Voice in the wilderness
A recent study published in JAMA Network Open suggests that court ordered anti-smoking ads sponsored by the tobacco industry reached only around 40 percent of adults and about half of all smokers in the U.S.
To assess the reach of these ads, researchers led by Sanjay Shete of the University of Texas MD Anderson Cancer Center in Houston surveyed a nationally representative sample of 3,484 adults between January and May 2018, during which time the ads were running.
Participants were asked whether they recalled seeing ads specifically mentioning that a federal court had ordered tobacco companies to make statements about the dangers of smoking cigarettes.
Only 40.6 percent of adults recalled seeing the advertisements.
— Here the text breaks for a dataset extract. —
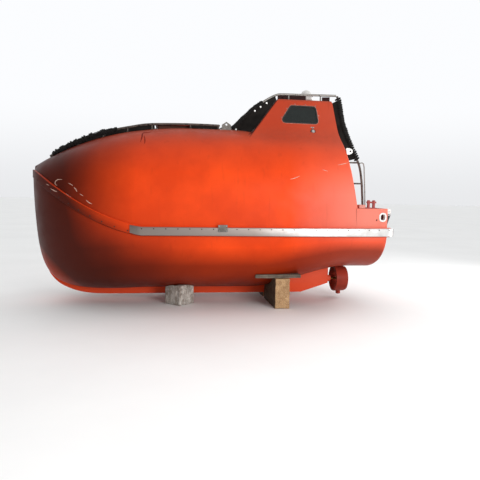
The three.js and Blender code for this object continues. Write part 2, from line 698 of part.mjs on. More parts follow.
const railPlateBody = () => {
  const y = HALF_BEAM + BAND_THICK + RAIL_THICK + GAP;
  return box(-155, -30, y, y + 8, 1088, 1182);
};

// Small lamp on the tower side
function sideLampBody() {
  const u = 1412;
  const base = slab(towerSideFace, chamfered(u - 30, u + 30, 20, 130, 15), GAP, 10).subtract(canopyClear);
  const at = (v, depth) => towerSideFace.origin.clone()
    .addScaledVector(towerSideFace.u, u)
    .addScaledVector(towerSideFace.v, v)
    .addScaledVector(towerSideFace.n, depth);
  const bowl = rod(at(62, 4), at(62, 46), 26, 16);
  return base.add(bowl);
}

// Vent on the roof, turned on its own axis
const VENT_X = -1462;

function ventBody() {
  const base = ROOF_Z + GAP;
  const profile = [
    [0, base], [70, base], [70, base + 12], [48, base + 20], [48, base + 62], [92, base + 70],
    [98, base + 92], [90, base + 150], [62, base + 205], [30, base + 228], [0, base + 232],
  ];
  const lathe = new THREE.LatheGeometry(profile.map(([r, z]) => new THREE.Vector2(r, z)), 14);
  const place = new THREE.Matrix4().makeRotationX(Math.PI / 2).setPosition(VENT_X, 0, 0);
  return solid(lathe, place);
}

// Nozzle that steers round its stock, with the propeller inside
const NOZZLE_PROFILE = [
  [200, 85], [193, 100], [182, 100], [169, 60], [165, 0], [168, -80], [172, -100], [182, -100], [196, -60],
];

function nozzleBody() {
  const closed = [...NOZZLE_PROFILE, NOZZLE_PROFILE[0]];
  const ring = new THREE.LatheGeometry(closed.map(([r, x]) => new THREE.Vector2(r, x)), 20);
  const place = new THREE.Matrix4().makeRotationZ(-Math.PI / 2).setPosition(0, 0, SHAFT_Z);
  const stock = rod(V(0, 0, SHAFT_Z + 180), V(0, 0, NOZZLE_BOSS_Z - GAP), 40, 16);
  const pintle = rod(V(0, 0, SHAFT_Z - 245), V(0, 0, SHAFT_Z - 180), 36, 16);
  const bore = rod(V(-150, 0, SHAFT_Z), V(150, 0, SHAFT_Z), 163, 20);
  return join([solid(ring, place), join([stock, pintle]).subtract(bore)]);
}

const BLADES = 4;

function propellerBody() {
  const shaftEnd = STERN_TUBE_END - NOZZLE_X - GAP;
  const hub = rod(V(-45, 0, 0), V(45, 0, 0), 28, 16);
  const cone = rod(V(-75, 0, 0), V(-40, 0, 0), 18, 16);
  const shaft = rod(V(40, 0, 0), V(shaftEnd, 0, 0), 18, 16);
  const blades = [];
  for (let i = 0; i < BLADES; i++) {
    const place = new THREE.Matrix4().makeRotationX((2 * Math.PI * i) / BLADES)
      .multiply(new THREE.Matrix4().makeTranslation(0, 0, 84))
      .multiply(new THREE.Matrix4().makeRotationZ(rad(32)))
      .multiply(new THREE.Matrix4().makeScale(5, 46, 66));
    blades.push(solid(new THREE.SphereGeometry(1, 8, 6), place));
  }
  return join([hub, cone, shaft, ...blades]);
}

// Inside: floor, benches, engine, helm
const FLOOR = { aft: -900, fore: 1700, low: 480, top: 510 };

const floorBody = () => box(FLOOR.aft, FLOOR.fore, -1500, 1500, FLOOR.low, FLOOR.top).intersect(hullInside);
const benchBody = () => box(-800, 1350, 560, 1500, FLOOR.top + GAP, 900).intersect(hullInside);
const ENGINE = { aft: -1700, fore: -950, half: 260, low: 250, top: 950 };
const engineBody = () =>
  box(ENGINE.aft, ENGINE.fore, -ENGINE.half, ENGINE.half, ENGINE.low, ENGINE.top).intersect(hullInside);

function helmSeatBody() {
  const pedestal = box(-1480, -1300, -90, 90, ENGINE.top + GAP, 1800);
  const seat = box(-1600, -1180, -220, 220, 1780, 1880);
  const back = box(-1600, -1530, -220, 220, 1860, 2380);
  return join([pedestal, seat, back]);
}

const WHEEL = { x: -925, z: 2180, radius: 150, tube: 12 };

function helmConsoleBody() {
  const stand = box(-780, -700, -60, 60, FLOOR.top + GAP, 2080);
  const desk = box(-850, -600, -300, 300, 2060, 2300);
  const column = rod(V(WHEEL.x + 30 + GAP, 0, WHEEL.z), V(-840, 0, WHEEL.z), 22, 16);
  return join([stand, desk, column]);
}

// Wheel turns about its own x axis
function wheelBody() {
  const rim = solid(
    new THREE.TorusGeometry(WHEEL.radius, WHEEL.tube, 6, 20),
    new THREE.Matrix4().makeRotationY(Math.PI / 2),
  );
  const hub = rod(V(-20, 0, 0), V(30, 0, 0), 30, 16);
  const spokes = [90, 210, 330].map((angle) => rod(
    V(0, 0, 0),
    V(0, WHEEL.radius * Math.cos(rad(angle)), WHEEL.radius * Math.sin(rad(angle))),
    8, 8,
  ));
  return join([rim, hub, ...spokes]);
}

// Timbers under the boat: a block on its corner forward, a standing sleeper and a plank aft
const BLOCK = { x: 433, y: 388, side: 300, top: 285 };
const SLEEPER = { aft: -1082, fore: -868, inner: 56, outer: 850, top: 424 };
const PLANK = { aft: -1245, fore: -600, inner: 560, outer: 800, thick: 52 };

function blockBody() {
  const place = new THREE.Matrix4().makeRotationZ(Math.PI / 4).setPosition(BLOCK.x, BLOCK.y, BLOCK.top / 2);
  return solid(new THREE.BoxGeometry(BLOCK.side, BLOCK.side, BLOCK.top), place).subtract(hullClear);
}

function sleeperBody() {
  const { aft, fore, inner, outer, top } = SLEEPER;
  return box(aft, fore, inner, outer, 0, top).subtract(hullClear);
}

function plankBody() {
  const { aft, fore, inner, outer, thick } = PLANK;
  const low = SLEEPER.top + GAP;
  return box(aft, fore, inner, outer, low, low + thick).subtract(hullClear);
}

// Finishes
const finishes = {
  orange: { color: 0xd9481f, roughness: 0.4, metalness: 0 },
  darkRed: { color: 0x7a1f18, roughness: 0.6, metalness: 0 },
  steel: { color: 0xb9bcbd, roughness: 0.35, metalness: 1 },
  rail: { color: 0x4a4542, roughness: 0.7, metalness: 0.4 },
  white: { color: 0xe8e8e4, roughness: 0.4, metalness: 0 },
  glass: { color: 0x2b2d2c, roughness: 0.1, metalness: 0 },
  bronze: { color: 0x8d6a35, roughness: 0.4, metalness: 1 },
  wood: { color: 0x8a6a3e, roughness: 0.9, metalness: 0 },
  liner: { color: 0xc9c4b4, roughness: 0.7, metalness: 0 },
  black: { color: 0x1a1a1a, roughness: 0.8, metalness: 0 },
};

const group = new THREE.Group();

// A named group at a place; what moves is modelled about its own axis inside one
function frame(x, y, z) {
  const child = new THREE.Group();
  child.position.set(x, y, z);
  group.add(child);
  return child;
}

function add(name, body, finish, parent = group) {
  const mesh = new THREE.Mesh(geometryOf(body), new THREE.MeshStandardMaterial(finishes[finish]));
  mesh.name = name;
  parent.add(mesh);
}

// The port piece and its mirror image
function addPair(name, body, finish) {
  add(`${name}_port`, body, finish);
  add(`${name}_starboard`, mirrored(body), finish);
}

add("hull", hullBody(), "orange");
add("canopy", canopyBody(), "orange");
add("gunwale_band", bandBody(), "orange");
add("rub_rail_stern", sternRailBody(), "steel");
add("aft_door", doorBody(), "orange");
add("door_window", doorPane(), "glass");
add("door_handle", doorHandleBody(), "steel");
add("door_hinges", doorHingesBody(), "steel");
add("hatch_coaming", coamingBody(), "orange");
add("top_hatch", lidBody(), "orange");
add("hatch_hinge", lidHingeBody(), "steel");
add("roof_vent", ventBody(), "white");
add("cabin_floor", floorBody(), "liner");
add("engine_block", engineBody(), "darkRed");
add("helm_seat", helmSeatBody(), "black");
add("helm_console", helmConsoleBody(), "liner");
add("nozzle", nozzleBody(), "darkRed", frame(NOZZLE_X, 0, 0));
add("propeller", propellerBody(), "bronze", frame(NOZZLE_X, 0, SHAFT_Z));
add("steering_wheel", wheelBody(), "black", frame(WHEEL.x, 0, WHEEL.z));

for (const [name, body, finish] of [
  ["rub_rail", railBody(), "steel"],
  ["rail_plate", railPlateBody(), "steel"],
  ["side_window", sidePane(), "glass"],
  ["front_window", frontPane(1), "glass"],
  ["side_lamp", sideLampBody(), "steel"],
  ["canopy_rail", canopyRailBody(), "rail"],
  ["tower_rail", towerRailBody(), "rail"],
  ["aft_rail", aftRailBody(), "rail"],
  ["fore_lug", foreLugBody(), "steel"],
  ["aft_lug", aftLugBody(), "white"],
  ["stern_lug", sternLugBody(), "white"],
  ["bollard", bollardBody(), "darkRed"],
  ["step", stepBody(), "orange"],
  ["fairlead", fairleadBody(), "white"],
  ["bench", benchBody(), "liner"],
  ["chock_block", blockBody(), "wood"],
  ["chock_sleeper", sleeperBody(), "wood"],
  ["chock_plank", plankBody(), "wood"],
]) {
  addPair(name, body, finish);
}

export default group;
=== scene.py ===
# %% [markdown]
# # An enclosed lifeboat on its timber chocks
#
# The boat is a glass-fibre hull and canopy that are bolted together along a flange. A steering tower
# stands aft, cord-bound handrails run over the top, a steel rub rail runs along the join, and the
# whole boat rests on old timbers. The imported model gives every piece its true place. This lesson
# builds the fine surfaces, the fastenings and the finishes around it, one piece at a time.
#
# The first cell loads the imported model. Its pieces are called nodes, and each moves with a body.

import math

import bmesh
import bpy
import numpy as np
from mathutils import Matrix, Vector
from mathutils.bvhtree import BVHTree
from mathutils.noise import fractal


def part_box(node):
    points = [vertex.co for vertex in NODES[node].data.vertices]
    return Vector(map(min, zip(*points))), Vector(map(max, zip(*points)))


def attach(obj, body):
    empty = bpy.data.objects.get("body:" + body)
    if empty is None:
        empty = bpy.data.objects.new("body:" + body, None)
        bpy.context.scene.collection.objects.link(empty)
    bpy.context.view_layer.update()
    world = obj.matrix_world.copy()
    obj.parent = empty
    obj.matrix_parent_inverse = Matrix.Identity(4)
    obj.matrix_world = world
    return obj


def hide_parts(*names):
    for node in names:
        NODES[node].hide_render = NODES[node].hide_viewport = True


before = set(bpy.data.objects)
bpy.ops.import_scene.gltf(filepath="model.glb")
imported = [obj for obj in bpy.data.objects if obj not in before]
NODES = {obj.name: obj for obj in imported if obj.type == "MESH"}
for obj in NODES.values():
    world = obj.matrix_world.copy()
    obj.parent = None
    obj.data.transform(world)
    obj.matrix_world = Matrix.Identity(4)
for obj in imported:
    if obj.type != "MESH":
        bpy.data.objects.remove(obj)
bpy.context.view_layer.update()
SCENE = bpy.context.scene

# %% [markdown]
# ## The camera
#
# The picture was taken from a standing person's eye height, about eight metres away on the port side.
# A camera can be aimed with an empty as its target, but here its three axes are worked out from a
# heading, a tilt and a small roll, so that the numbers can be read and changed one at a time.

# %% Camera
EYE = Vector((0.7115, 8.0, 1.6))
HEADING, TILT, ROLL = (math.radians(a) for a in (8.541, 5.042, 1.1))
FOCAL_PIXELS, PICTURE_PIXELS, SENSOR = 532.70, 480, 36.0

forward = Vector((
    -math.sin(HEADING) * math.cos(TILT), -math.cos(HEADING) * math.cos(TILT), -math.sin(TILT),
))
level = Vector((-math.cos(HEADING), math.sin(HEADING), 0.0))
upright = level.cross(forward)
right = level * math.cos(ROLL) + upright * math.sin(ROLL)
up = upright * math.cos(ROLL) - level * math.sin(ROLL)

lens = bpy.data.cameras.new("camera")
lens.sensor_width = SENSOR
lens.lens = FOCAL_PIXELS / PICTURE_PIXELS * SENSOR
lens.clip_end = 100
camera = bpy.data.objects.new("camera", lens)
SCENE.collection.objects.link(camera)
camera.matrix_world = Matrix((*zip(right, up, -forward, EYE), (0, 0, 0, 1)))
SCENE.camera = camera
print("camera at", tuple(EYE), "lens", round(lens.lens, 2), "mm")

# %% [markdown]
# ## Helpers for node trees
#
# Colours are written as the hex values that a picture editor shows. Blender works in linear light, so
# one function converts them. Another adds a node with its settings and links in one line. A recipe
# is a material in the making: its methods are the few patterns that every finish is mixed from.

# %% Node helpers
def colour(code):
    """The linear colour of an sRGB hex value."""
    parts = [int(code[i:i + 2], 16) / 255 for i in (1, 3, 5)]
    return (*[p / 12.92 if p <= 0.04045 else ((p + 0.055) / 1.055) ** 2.4 for p in parts], 1.0)


def feed(tree, node, inputs):
    """Sets each input to a value, a hex colour or the socket that feeds it."""
    for name, value in inputs.items():
        if isinstance(value, bpy.types.NodeSocket):
            tree.links.new(value, node.inputs[name])
        else:
            node.inputs[name].default_value = colour(value) if str(value).startswith("#") else value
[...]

Exposure was even lower among certain ethnic and socioeconomic groups historically targeted by tobacco industry marketing.
Just 37 percent of people aged 18–34, about 35 percent of those with no more than a high school diploma and 38 percent of those with household income under $35,000 a year reported having seen any of the ads.
“Anti-smoking campaigns run by the U.S. Centers for Disease Control and Prevention or other government organizations in the past seem to have had a much greater reach,” Shete said. “It is possible that young people are no longer watching TV or reading newspapers and are getting their news on social media.”
In 2006, U.S. District Judge Gladys Kessler ruled in favor of the Department of Justice in a lawsuit against the tobacco industry, requiring cigarette companies to sponsor anti-smoking advertisements in major newspapers, on television, in retail displays, on cigarette packages and on their corporate websites.